━━━ Data section ━━━

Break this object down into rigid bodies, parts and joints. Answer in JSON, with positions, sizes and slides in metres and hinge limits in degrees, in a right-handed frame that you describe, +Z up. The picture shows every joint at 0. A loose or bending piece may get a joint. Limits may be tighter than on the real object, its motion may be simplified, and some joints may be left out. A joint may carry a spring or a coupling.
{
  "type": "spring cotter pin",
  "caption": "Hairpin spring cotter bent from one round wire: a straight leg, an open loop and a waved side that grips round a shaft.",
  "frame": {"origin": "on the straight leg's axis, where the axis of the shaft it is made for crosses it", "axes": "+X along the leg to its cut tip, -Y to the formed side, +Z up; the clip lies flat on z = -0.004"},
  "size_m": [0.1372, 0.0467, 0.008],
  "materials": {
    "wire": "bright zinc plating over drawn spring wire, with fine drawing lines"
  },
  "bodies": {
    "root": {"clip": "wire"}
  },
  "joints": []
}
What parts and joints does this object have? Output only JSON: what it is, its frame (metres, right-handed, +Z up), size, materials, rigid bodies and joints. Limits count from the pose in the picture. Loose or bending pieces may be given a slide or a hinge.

━━━
━━━ Data section ━━━

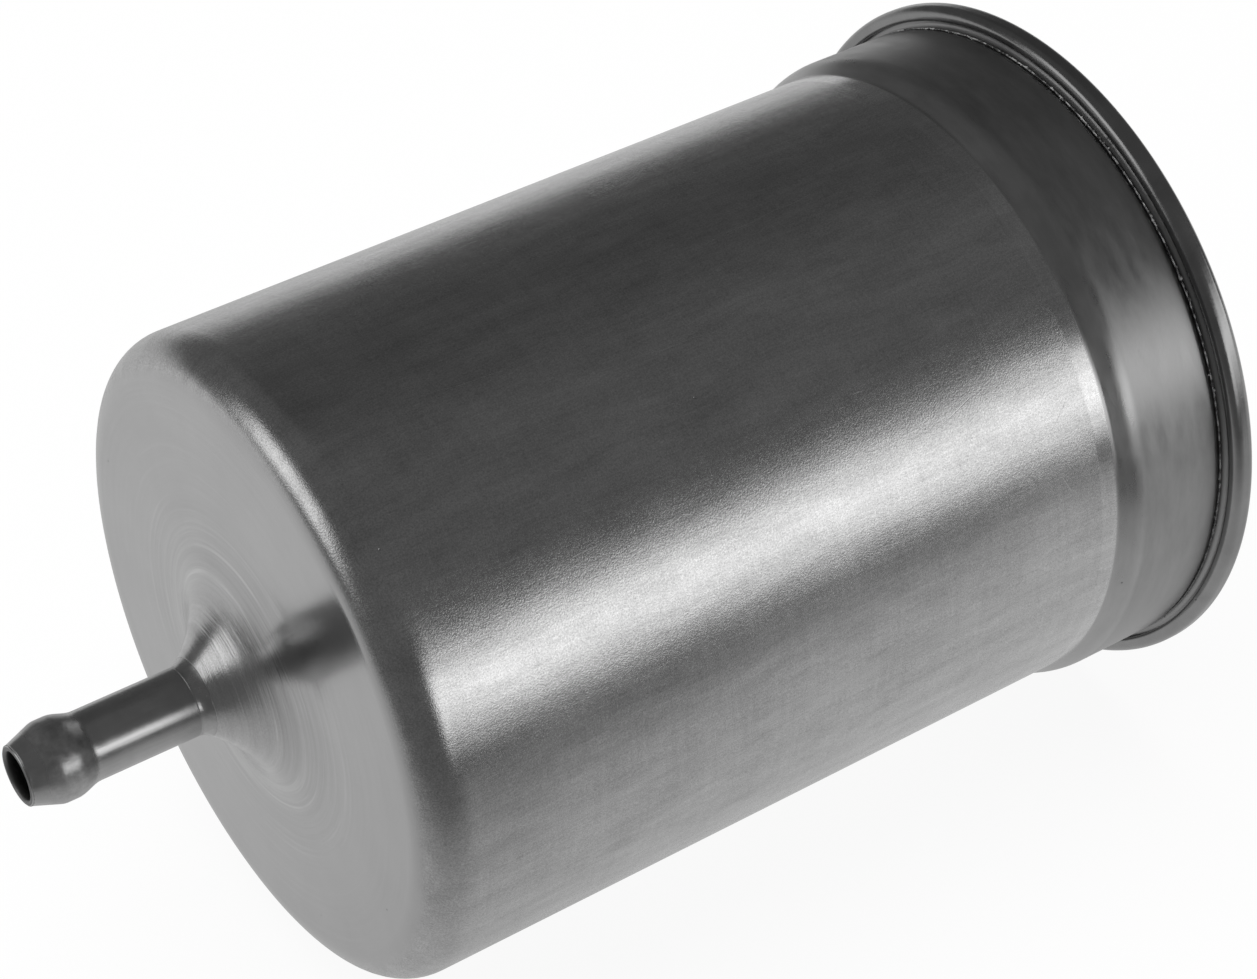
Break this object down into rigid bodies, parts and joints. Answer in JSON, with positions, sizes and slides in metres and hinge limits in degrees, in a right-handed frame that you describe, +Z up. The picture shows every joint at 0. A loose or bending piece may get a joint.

━━━
━━━ Data section ━━━

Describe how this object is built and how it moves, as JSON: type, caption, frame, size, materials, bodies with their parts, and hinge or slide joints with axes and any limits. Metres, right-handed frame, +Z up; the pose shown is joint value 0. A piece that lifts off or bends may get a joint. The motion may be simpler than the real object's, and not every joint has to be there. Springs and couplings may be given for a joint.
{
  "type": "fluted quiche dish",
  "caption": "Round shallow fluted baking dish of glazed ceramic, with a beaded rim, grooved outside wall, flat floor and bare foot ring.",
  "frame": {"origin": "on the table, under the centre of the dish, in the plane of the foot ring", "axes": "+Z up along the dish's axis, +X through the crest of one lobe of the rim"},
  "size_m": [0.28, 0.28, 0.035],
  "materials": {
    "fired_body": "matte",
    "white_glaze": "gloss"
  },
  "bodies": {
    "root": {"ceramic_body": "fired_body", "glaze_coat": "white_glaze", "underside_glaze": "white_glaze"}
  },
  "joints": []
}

━━━

◆ What the task requires
Search the data above for lines holding "caption" and copy each of them.

◆ Correct output
  "caption": "Hairpin spring cotter bent from one round wire: a straight leg, an open loop and a waved side that grips round a shaft.",
Describe how this object is built and how it moves, as JSON: type, caption, frame, size, materials, bodies with their parts, and hinge or slide joints with axes and any limits. Metres, right-handed frame, +Z up; the pose shown is joint value 0. A piece that lifts off or bends may get a joint. The motion may be simpler than the real object's, and not every joint has to be there. Springs and couplings may be given for a joint.
  "caption": "Round shallow fluted baking dish of glazed ceramic, with a beaded rim, grooved outside wall, flat floor and bare foot ring.",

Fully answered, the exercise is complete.